Take this product announcement from Apple for the iPod Nano. Let’s write a prompt for the language model to extract the product data:
The output when run:
{
"id": 1,
"name": "iPod nano",
"description": "The iPod nano is a revolutionary full-featured iPod that holds 1,000 songs yet is thinner than a standard #2 pencil and less than half the size of competitive players.",
"price": 249,
"brand": "Apple",
"category": "Music Player",
"tags": [
"ultra-portable",
"lightweight",
"gorgeous color screen",
"Click Wheel"
],
"image": "https://www.apple.com/v/ipod-nano/a/images/overview/ipod_nano_large.jpg",
"variants": [
{
"id": 1,
"name": "4GB",
"price": 249,
"image": "https://www.apple.com/v/ipod-nano/a/images/overview/ipod_nano_large.jpg",
"options": [
{
"name": "Color",
"values": [
"White",
"Black"
]
}
]
},
{
"id": 2,
"name": "2GB",
"price": 199,
"image": "https://www.apple.com/v/ipod-nano/a/images/overview/ipod_nano_large.jpg",
"options": [
{
"name": "Color",
"values": [
"White",
"Black"
]
}
]
}
]
}
Pretty cool.
Is this perfect?
No.
The id
s aren’t really what you’d want.
Maybe you’d also want it to extract data for the last sentence about the lanyard headphones and armbands (bonus points if you even noticed that).

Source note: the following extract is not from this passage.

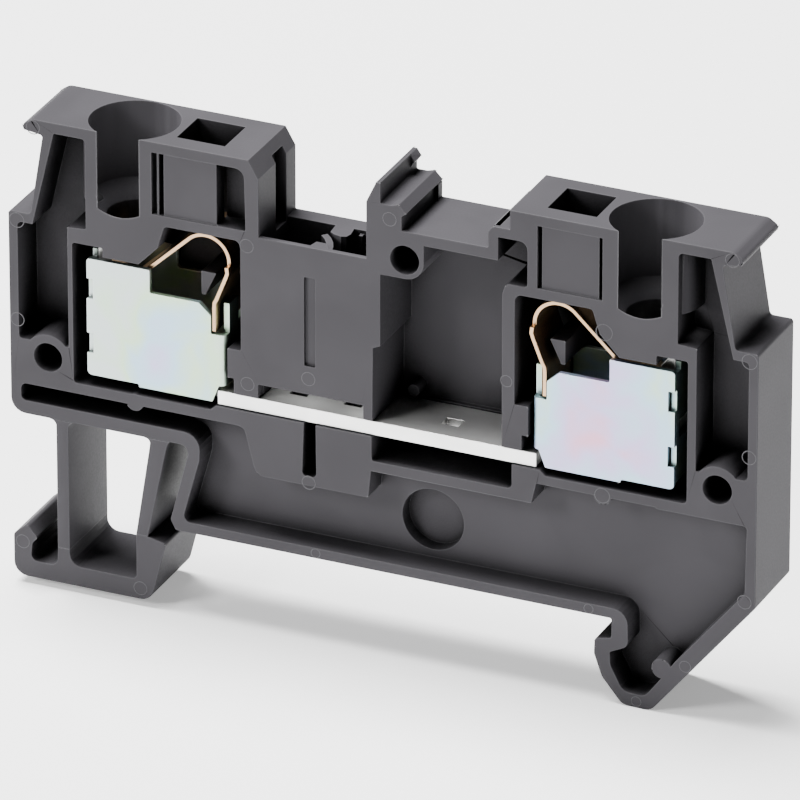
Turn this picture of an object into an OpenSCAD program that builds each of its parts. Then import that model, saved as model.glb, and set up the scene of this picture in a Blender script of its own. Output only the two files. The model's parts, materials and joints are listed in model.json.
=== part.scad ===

Those image urls are broken.
I’m not even sure where they came from.
I don’t think I’d necessarily want Apple’s copy “gorgeous color screen” on my third party reseller website.
What is impressive and exciting is how trivial this capability is to build with a language model.
A fun note: the data schema and example JSON objects I used were generated by ChatGPT.
What’s next?
- In the middle of last week, OpenAI released a ChatGPT API (
gpt-3.5-turbo
). I spent some time trying to port a similar type of data generation use case to the new API, but in the end, wasn’t able to get as good results. I’d like to write up what this experience was like and do some more investigation on the API’s capabilities. - I still haven’t had the chance to try and deploy pre-trained models from Hugging Face or investigating different types of models, but that is still something I am hoping to find the time to do.
- Writing up some more summaries and commentary on content I’ve enjoyed reading.